> [EXERCISE DETAILS]:
Reproduce the span that opens at the line containing "parts = new_collection(COLLECTION_NAME)" and closes at the line containing "bpy.context.view_layer.update()", both lines included, without alteration and without any other line.

> [LISTED ENTRIES]:
========================================================================
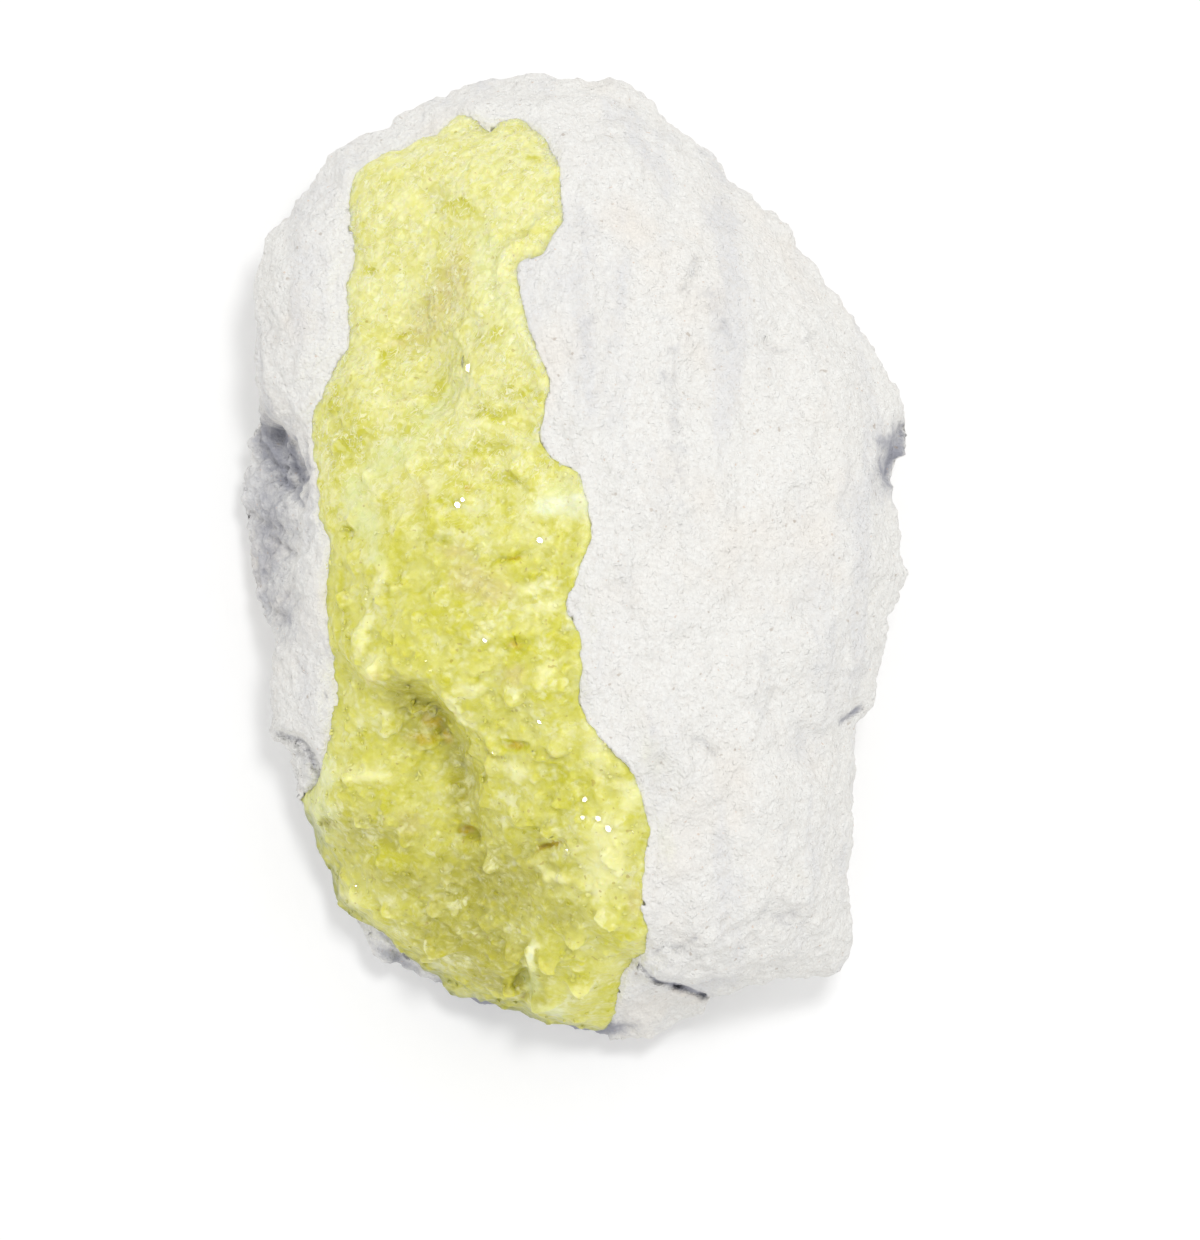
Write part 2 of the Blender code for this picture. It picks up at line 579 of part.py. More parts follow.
def inside(outline, place):
    """True where the place is inside the outline: a ray to the right crosses it an odd number of times."""
    starts, ends = ends_of(outline, closed=True)
    x, y = place
    spans = (starts[:, 1] > y) != (ends[:, 1] > y)
    rise = np.where(spans, ends[:, 1] - starts[:, 1], 1.0)
    crossing = starts[:, 0] + (y - starts[:, 1]) * (ends[:, 0] - starts[:, 0]) / rise
    return bool((spans & (crossing > x)).sum() % 2)


def scattered_places(sheet, count, draw):
    """Places for crystals: well inside the margin, on no steep slope, and spaced apart."""
    places = []
    low = np.min(CRUST_OUTLINE, axis=0)
    high = np.max(CRUST_OUTLINE, axis=0)
    while len(places) < count:
        place = (draw.uniform(low[0], high[0]), draw.uniform(low[1], high[1]))
        if not inside(CRUST_OUTLINE, place):
            continue
        margin, _ = distance_to(CRUST_OUTLINE, np.array([place]))
        crowded = any(math.dist(place, other) < CRYSTAL_SPACING for other in places)
        steep = slope_normal(sheet, place).z < CRYSTAL_STEEPEST
        if margin[0] > CRYSTAL_INSET and not crowded and not steep:
            places.append(place)
    return places


def slope_normal(sheet, place):
    """The crust's outward direction at a place, from its heights a step away each way."""
    x, y = place
    steps = ((SLOPE_STEP, 0.0), (-SLOPE_STEP, 0.0), (0.0, SLOPE_STEP), (0.0, -SLOPE_STEP))
    east, west, north, south = crust_top(sheet, np.array([(x + dx, y + dy) for dx, dy in steps]))
    return Vector((west - east, south - north, 2.0 * SLOPE_STEP)).normalized()


def add_crystals(sheet, cutters):
    """The crystals that stand proud of the crust, larger towards its lower end."""
    draw = random.Random(CRYSTAL_SEED)
    top, foot = CRUST_OUTLINE[0][1], min(y for _, y in CRUST_OUTLINE)
    for number, place in enumerate(scattered_places(sheet, CRYSTAL_COUNT, draw)):
        lower = (top - place[1]) / (top - foot)
        size = draw.uniform(*CRYSTAL_SIZES) + CRYSTAL_LOWER_GAIN * lower
        axis = slope_normal(sheet, place)
        axis += Vector((draw.uniform(-1.0, 1.0), draw.uniform(-1.0, 1.0), 0.0))
        height = crust_top(sheet, np.array([place]))[0] - CRYSTAL_SINK * CRYSTAL_RADIUS * size
        name = f"crystal_{number + 1:02d}"
        spin = draw.uniform(0.0, math.pi)
        where = (place[0], place[1], height)
        crystal(name, CRYSTAL_LENGTH * size, CRYSTAL_RADIUS * size, where, axis, spin, cutters)
    for name, (x, y, length, radius, tilt, compass) in NAMED_CRYSTALS.items():
        axis = Vector(facing_direction(compass, 90.0 - tilt))
        height = crust_top(sheet, np.array([(x, y)]))[0] - NAMED_CRYSTAL_SINK * radius
        crystal(name, length, radius, (x, y, height), axis, 0.0, cutters)


def build_crust(sheet, cutters, collection):
    outline = grown(CRUST_OUTLINE, CRUST_GROWTH)
    crust = slab("sulfur_crust", outline, CRUST_BLANK_HEIGHT, CRUST_VOXEL, collection)
    shape_crust(crust.data, sheet)
    relax(crust.data)
    add_decimate(crust, CRUST_TRIANGLES)
    crystals = new_collection("crystals", cutters)
    add_crystals(sheet, crystals)
    grow_together(crust, crystals)
    crust.data.materials.append(matte_material("sulfur", SULFUR_COLOUR, SULFUR_ROUGHNESS))
    return crust


def centre_over_origin(collection):
    """Moves every object alike, so that the origin is under the middle of the collection's box."""
    points = np.vstack([points_of(evaluated_mesh(obj)) for obj in collection.objects])
    middle = (points.min(axis=0) + points.max(axis=0)) / 2.0
    for obj in bpy.data.objects:
        obj.location.x -= middle[0] * MM
        obj.location.y -= middle[1] * MM


def main():
    clear_scene()
    parts = new_collection(COLLECTION_NAME)
    cutters = new_collection("cutters")
    sheet = FrontSheet(FRONT_SECTIONS, SHEET_STIFFNESS)
    groove = build_groove(sheet, cutters)
    build_stone(sheet, groove, cutters, parts)
    build_crust(sheet, cutters, parts)
    centre_over_origin(parts)


main()
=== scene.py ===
"""Looks for the native sulfur on matrix: the stone's grain and breaks, and the sulfur's scales and crystals.

The stone and the crust are fine-netted copies of the CAD solids, with their relief modelled into the mesh.
The crust's grains are grown into it, and its clearest crystals stand on it in a mesh of their own. Tables
are in millimetres, and the frame is the CAD model's: the show face looks up, and the stone's long axis is Y.
"""

import math

import bmesh
import bpy
import numpy as np
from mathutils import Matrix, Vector, noise
from mathutils.bvhtree import BVHTree
from mathutils.kdtree import KDTree


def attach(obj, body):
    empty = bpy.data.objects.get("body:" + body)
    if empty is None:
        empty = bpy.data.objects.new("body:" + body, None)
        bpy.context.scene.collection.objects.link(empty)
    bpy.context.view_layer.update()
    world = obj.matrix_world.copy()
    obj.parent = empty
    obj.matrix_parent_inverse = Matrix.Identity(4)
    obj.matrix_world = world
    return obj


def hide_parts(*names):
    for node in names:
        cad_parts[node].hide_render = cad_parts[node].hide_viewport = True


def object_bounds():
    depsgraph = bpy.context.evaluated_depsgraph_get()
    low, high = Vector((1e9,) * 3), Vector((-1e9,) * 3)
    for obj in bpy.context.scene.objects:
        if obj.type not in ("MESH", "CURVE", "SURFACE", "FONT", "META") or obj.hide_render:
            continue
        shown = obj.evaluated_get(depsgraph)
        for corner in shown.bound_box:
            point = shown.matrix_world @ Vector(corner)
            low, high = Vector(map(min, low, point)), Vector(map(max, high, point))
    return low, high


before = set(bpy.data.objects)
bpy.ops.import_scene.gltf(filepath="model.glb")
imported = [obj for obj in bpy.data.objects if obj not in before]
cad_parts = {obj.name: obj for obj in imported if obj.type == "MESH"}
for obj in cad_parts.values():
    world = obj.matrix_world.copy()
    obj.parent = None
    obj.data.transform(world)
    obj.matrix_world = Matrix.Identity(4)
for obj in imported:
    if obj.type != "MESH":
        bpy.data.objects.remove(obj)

CAD_BOX = [list(corner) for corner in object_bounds()]
MM = 0.001
PIECE_TRIANGLES = 190000    # the most that a piece keeps
SKY = 60.0                  # a height over the whole object, to look down from
BESIDE = -1000.0            # the height that stands for none

# Camera and light

CAMERA_PLACE = (2.68, -5.30, 493.0)
CAMERA_LENS = 150.0
KEY_PLACE = (75.0, 120.0, 520.0)
KEY_SIZE = 80.0
KEY_POWER = 0.78
SKY_STRENGTH = 0.85
FLOOR_SIZE = 1600.0

# The stone

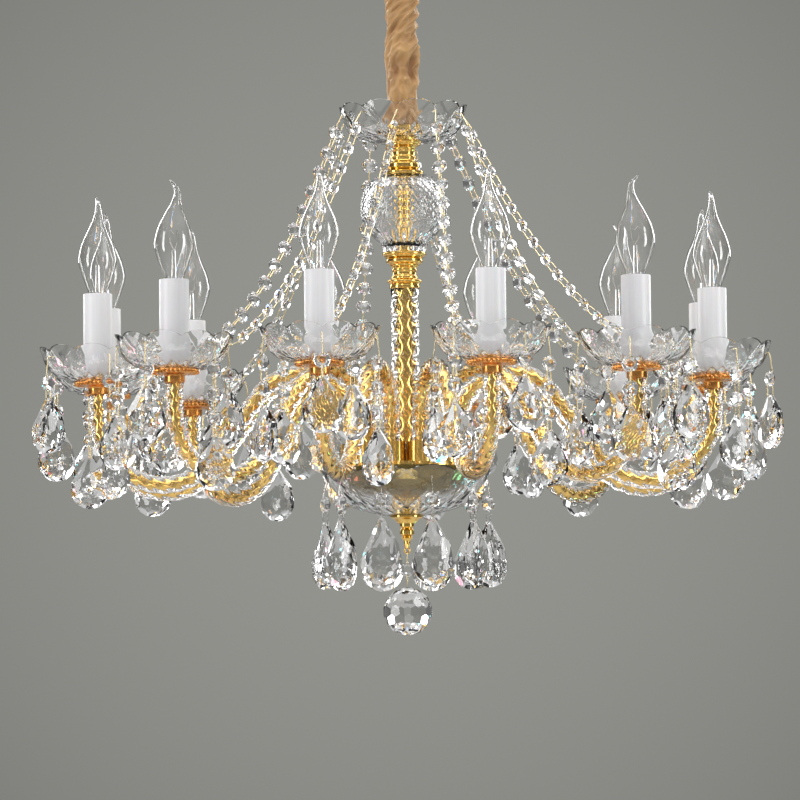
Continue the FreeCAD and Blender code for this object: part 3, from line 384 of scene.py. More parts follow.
========================================================================
> [TASK ANSWER]:
    parts = new_collection(COLLECTION_NAME)
    cutters = new_collection("cutters")
    sheet = FrontSheet(FRONT_SECTIONS, SHEET_STIFFNESS)
    groove = build_groove(sheet, cutters)
    build_stone(sheet, groove, cutters, parts)
    build_crust(sheet, cutters, parts)
    centre_over_origin(parts)


main()
=== scene.py ===
"""Looks for the native sulfur on matrix: the stone's grain and breaks, and the sulfur's scales and crystals.

The stone and the crust are fine-netted copies of the CAD solids, with their relief modelled into the mesh.
The crust's grains are grown into it, and its clearest crystals stand on it in a mesh of their own. Tables
are in millimetres, and the frame is the CAD model's: the show face looks up, and the stone's long axis is Y.
"""

import math

import bmesh
import bpy
import numpy as np
from mathutils import Matrix, Vector, noise
from mathutils.bvhtree import BVHTree
from mathutils.kdtree import KDTree


def attach(obj, body):
    empty = bpy.data.objects.get("body:" + body)
    if empty is None:
        empty = bpy.data.objects.new("body:" + body, None)
        bpy.context.scene.collection.objects.link(empty)
    bpy.context.view_layer.update()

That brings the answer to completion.